Reproduce all of the data word for word.
——
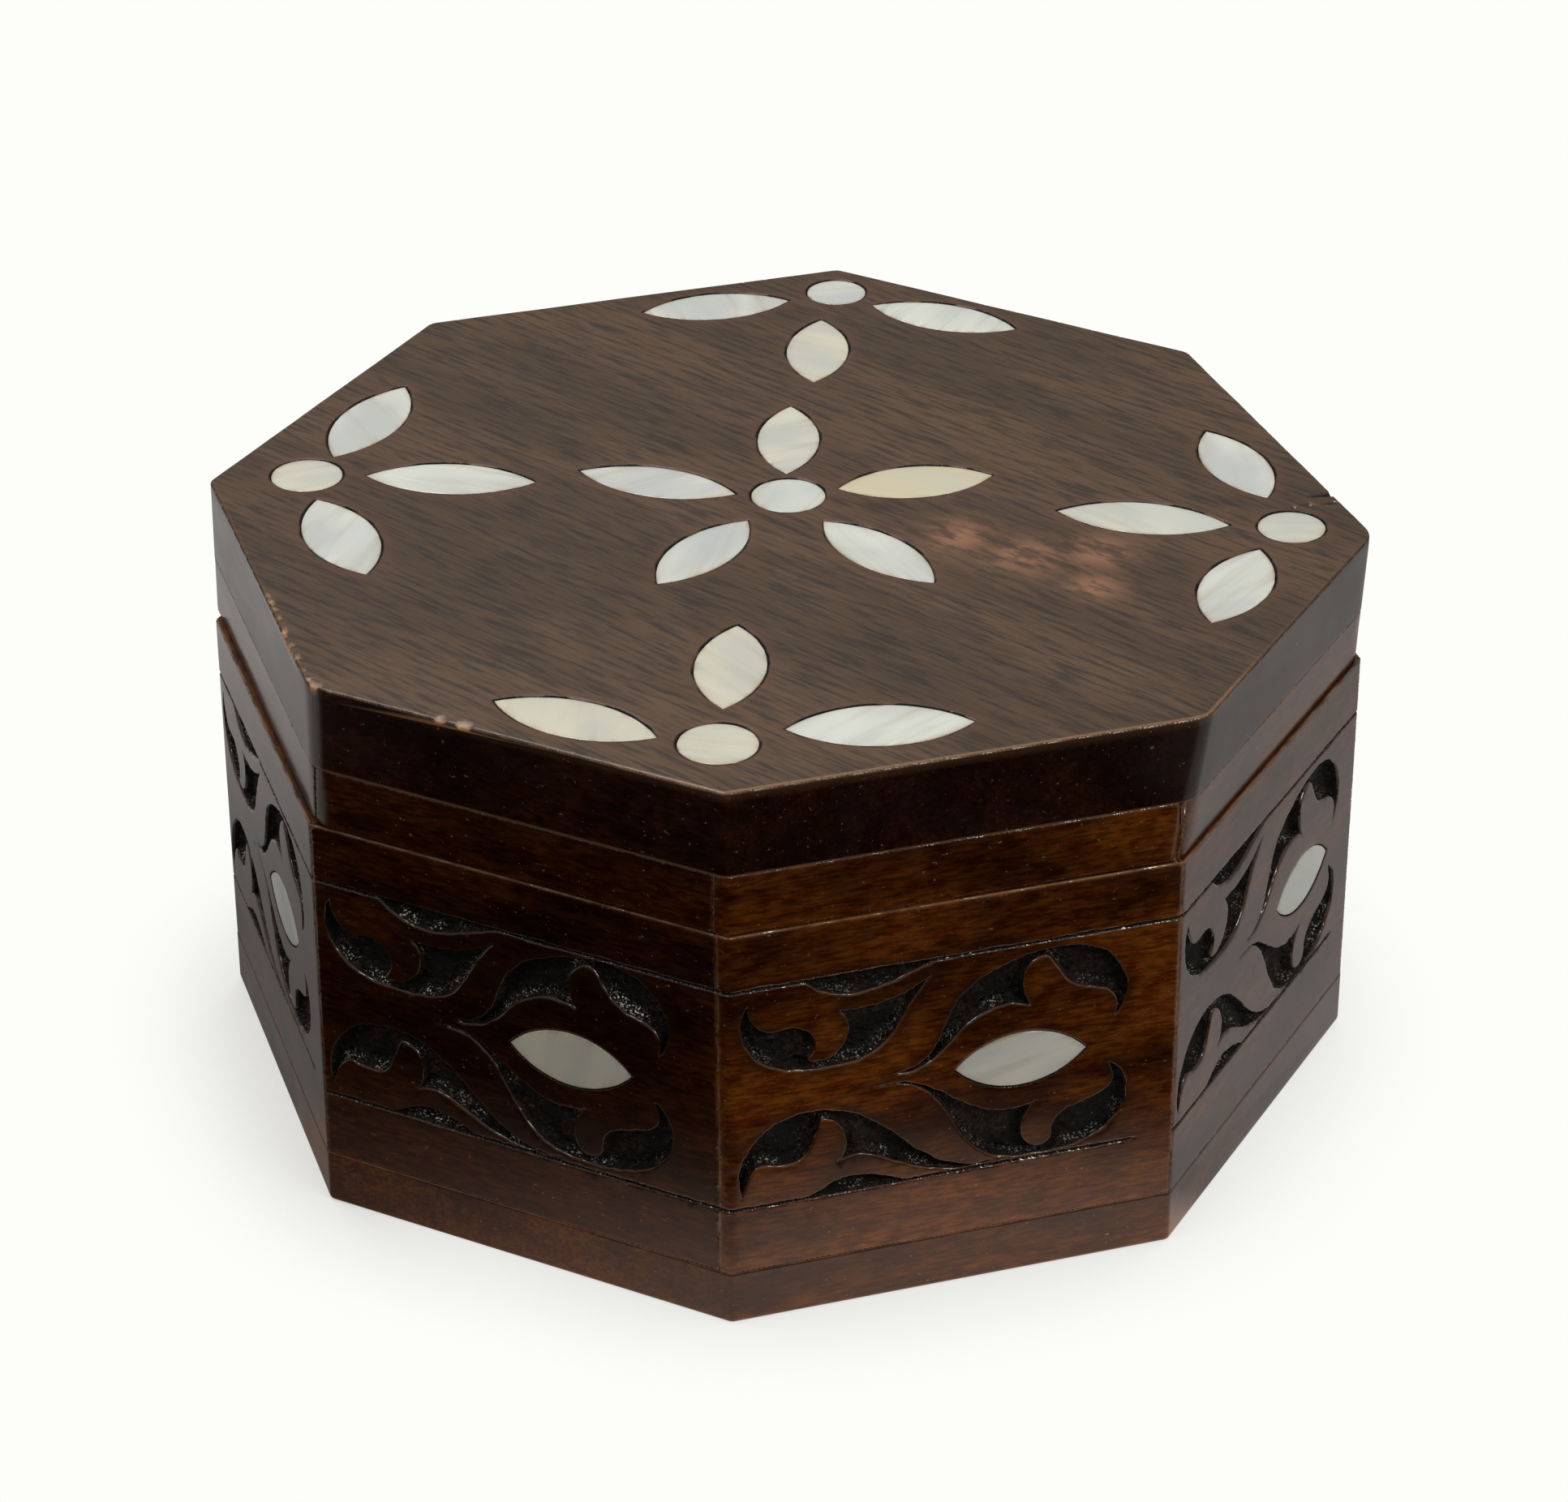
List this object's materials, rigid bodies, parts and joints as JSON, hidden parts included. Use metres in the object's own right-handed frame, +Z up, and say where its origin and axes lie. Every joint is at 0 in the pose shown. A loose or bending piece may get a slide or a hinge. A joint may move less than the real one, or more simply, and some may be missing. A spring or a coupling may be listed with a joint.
{
  "type": "inlaid wooden box",
  "caption": "Small octagonal carved walnut box with a hinged lid, shell petals and discs let into the lid and a shell eye in each carved wall, lined with velvet.",
  "frame": {"origin": "on the underside of the base board, under the middle of the box", "axes": "+Z up from the underside to the lid, -Y towards the front wall, +Y towards the hinge, +X to the right seen from the front"},
  "size_m": [0.1009, 0.1014, 0.0538],
  "materials": {
    "walnut_top": "satin",
    "walnut_side": "gloss",
    "shell": "polished",
    "brass": "satin",
    "velvet": "matte"
  },
  "bodies": {
    "box": {"base_board": "walnut_side", "floor_pad": "velvet", "hinge_leaf_lower": "brass", "hinge_pin": "brass", "hinge_screws_lower": "brass", "shell_eye_back": "shell", "shell_eye_back_left": "shell", "shell_eye_back_right": "shell", "shell_eye_front": "shell", "shell_eye_front_left": "shell", "shell_eye_front_right": "shell", "shell_eye_left": "shell", "shell_eye_right": "shell", "wall_back": "walnut_side", "wall_back_left": "walnut_side", "wall_back_right": "walnut_side", "wall_front": "walnut_side", "wall_front_left": "walnut_side", "wall_front_right": "walnut_side", "wall_left": "walnut_side", "wall_lining": "velvet", "wall_right": "walnut_side"},
    "lid": {"hinge_leaf_upper": "brass", "hinge_screws_upper": "brass", "lid_board": "walnut_top", "lid_pad": "velvet", "rim_back": "walnut_side", "rim_back_left": "walnut_side", "rim_back_right": "walnut_side", "rim_front": "walnut_side", "rim_front_left": "walnut_side", "rim_front_right": "walnut_side", "rim_left": "walnut_side", "rim_right": "walnut_side", "shell_back_disc": "shell", "shell_back_petal_1": "shell", "shell_back_petal_2": "shell", "shell_back_petal_3": "shell", "shell_centre_disc": "shell", "shell_centre_petal_1": "shell", "shell_centre_petal_2": "shell", "shell_centre_petal_3": "shell", "shell_centre_petal_4": "shell", "shell_centre_petal_5": "shell", "shell_front_disc": "shell", "shell_front_petal_1": "shell", "shell_front_petal_2": "shell", "shell_front_petal_3": "shell", "shell_left_disc": "shell", "shell_left_petal_1": "shell", "shell_left_petal_2": "shell", "shell_left_petal_3": "shell", "shell_right_disc": "shell", "shell_right_petal_1": "shell", "shell_right_petal_2": "shell", "shell_right_petal_3": "shell"}
  },
  "joints": [
    {"name": "lid_hinge", "type": "hinge", "parent": "box", "child": "lid", "pos_m": [0, 0.0495, 0.0403], "axis": [-1, 0, 0], "range_deg": [0, 100]}
  ]
}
——
Result of this exercise:
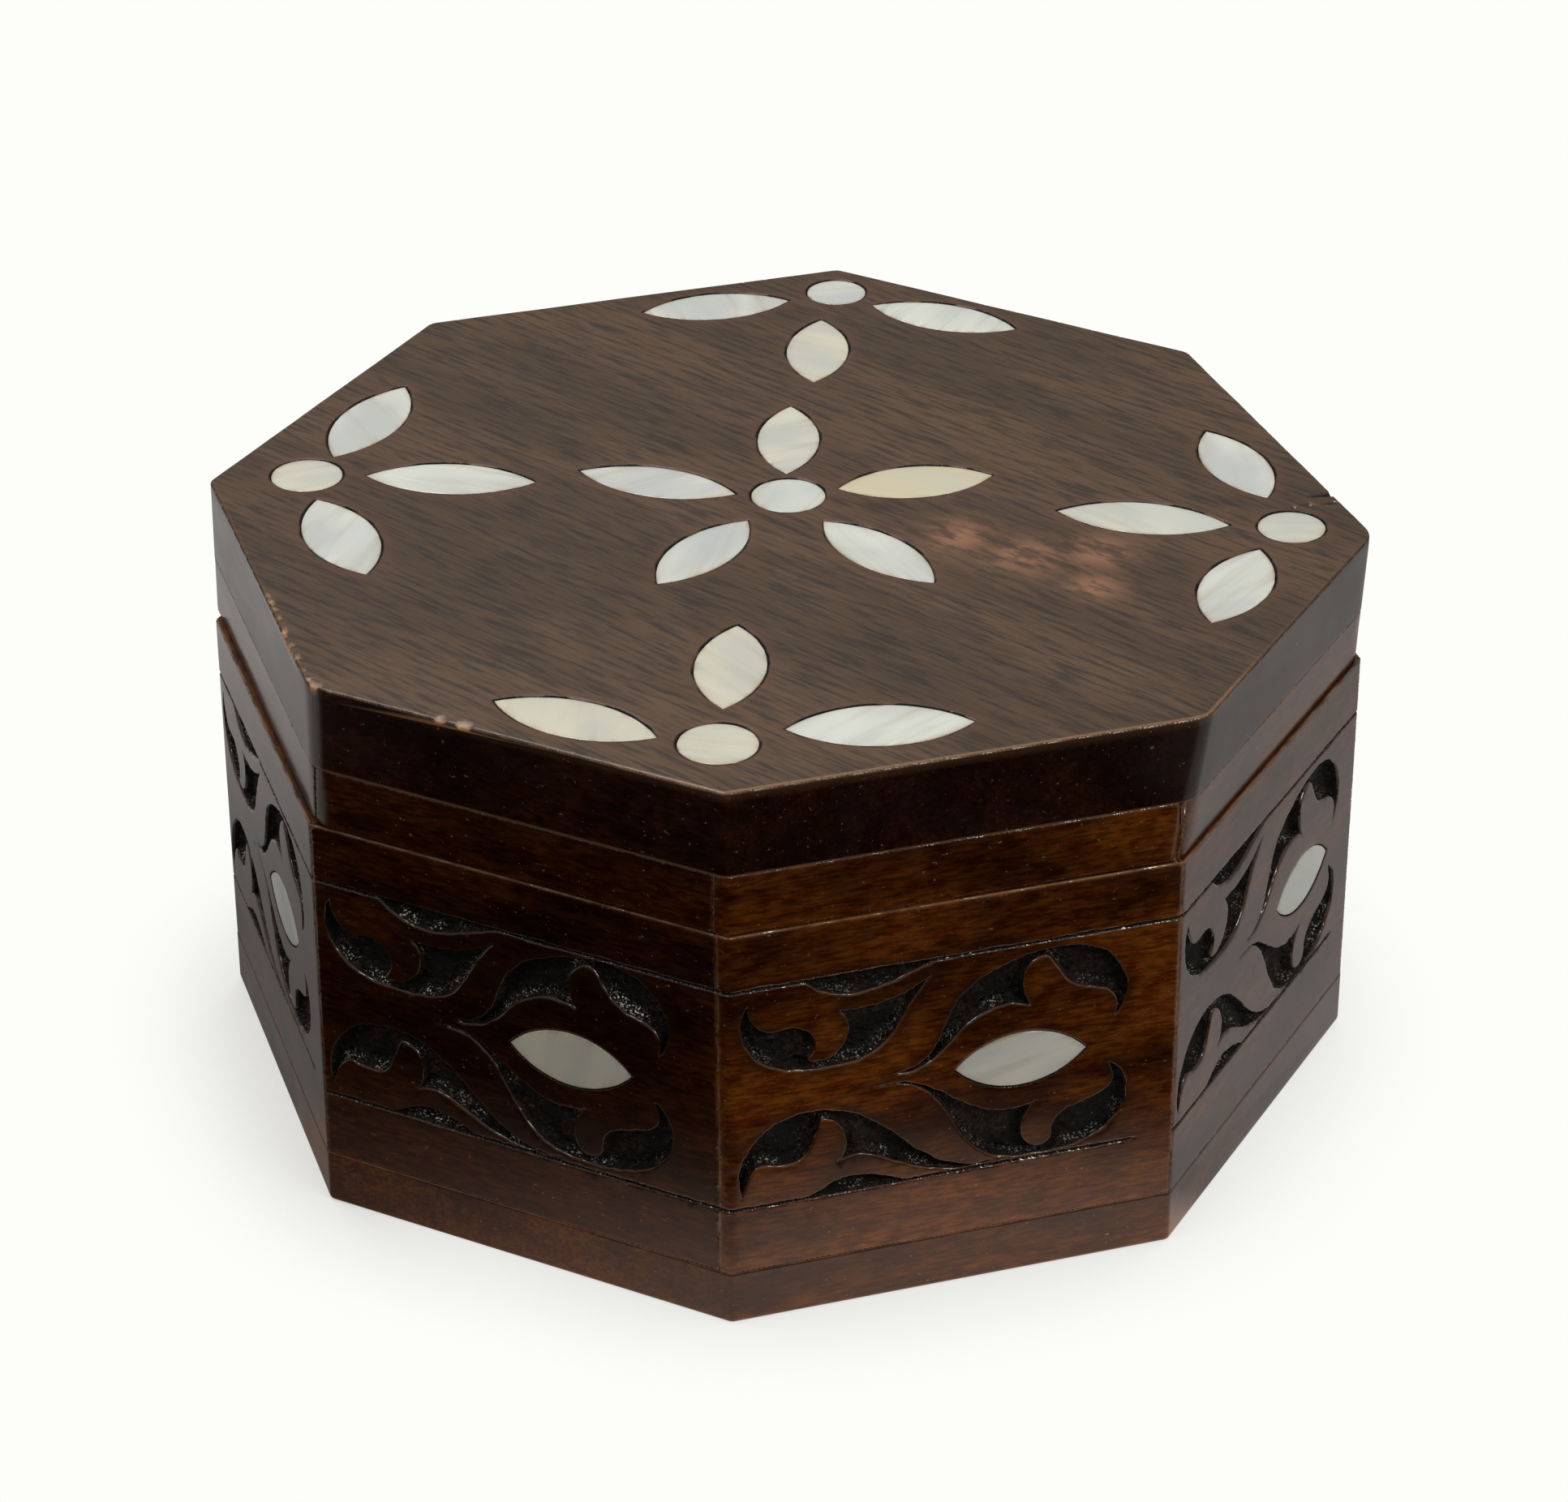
List this object's materials, rigid bodies, parts and joints as JSON, hidden parts included. Use metres in the object's own right-handed frame, +Z up, and say where its origin and axes lie. Every joint is at 0 in the pose shown. A loose or bending piece may get a slide or a hinge. A joint may move less than the real one, or more simply, and some may be missing. A spring or a coupling may be listed with a joint.
{
  "type": "inlaid wooden box",
  "caption": "Small octagonal carved walnut box with a hinged lid, shell petals and discs let into the lid and a shell eye in each carved wall, lined with velvet.",
  "frame": {"origin": "on the underside of the base board, under the middle of the box", "axes": "+Z up from the underside to the lid, -Y towards the front wall, +Y towards the hinge, +X to the right seen from the front"},
  "size_m": [0.1009, 0.1014, 0.0538],
  "materials": {
    "walnut_top": "satin",
    "walnut_side": "gloss",
    "shell": "polished",
    "brass": "satin",
    "velvet": "matte"
  },
  "bodies": {
    "box": {"base_board": "walnut_side", "floor_pad": "velvet", "hinge_leaf_lower": "brass", "hinge_pin": "brass", "hinge_screws_lower": "brass", "shell_eye_back": "shell", "shell_eye_back_left": "shell", "shell_eye_back_right": "shell", "shell_eye_front": "shell", "shell_eye_front_left": "shell", "shell_eye_front_right": "shell", "shell_eye_left": "shell", "shell_eye_right": "shell", "wall_back": "walnut_side", "wall_back_left": "walnut_side", "wall_back_right": "walnut_side", "wall_front": "walnut_side", "wall_front_left": "walnut_side", "wall_front_right": "walnut_side", "wall_left": "walnut_side", "wall_lining": "velvet", "wall_right": "walnut_side"},
    "lid": {"hinge_leaf_upper": "brass", "hinge_screws_upper": "brass", "lid_board": "walnut_top", "lid_pad": "velvet", "rim_back": "walnut_side", "rim_back_left": "walnut_side", "rim_back_right": "walnut_side", "rim_front": "walnut_side", "rim_front_left": "walnut_side", "rim_front_right": "walnut_side", "rim_left": "walnut_side", "rim_right": "walnut_side", "shell_back_disc": "shell", "shell_back_petal_1": "shell", "shell_back_petal_2": "shell", "shell_back_petal_3": "shell", "shell_centre_disc": "shell", "shell_centre_petal_1": "shell", "shell_centre_petal_2": "shell", "shell_centre_petal_3": "shell", "shell_centre_petal_4": "shell", "shell_centre_petal_5": "shell", "shell_front_disc": "shell", "shell_front_petal_1": "shell", "shell_front_petal_2": "shell", "shell_front_petal_3": "shell", "shell_left_disc": "shell", "shell_left_petal_1": "shell", "shell_left_petal_2": "shell", "shell_left_petal_3": "shell", "shell_right_disc": "shell", "shell_right_petal_1": "shell", "shell_right_petal_2": "shell", "shell_right_petal_3": "shell"}
  },
  "joints": [
    {"name": "lid_hinge", "type": "hinge", "parent": "box", "child": "lid", "pos_m": [0, 0.0495, 0.0403], "axis": [-1, 0, 0], "range_deg": [0, 100]}
  ]
}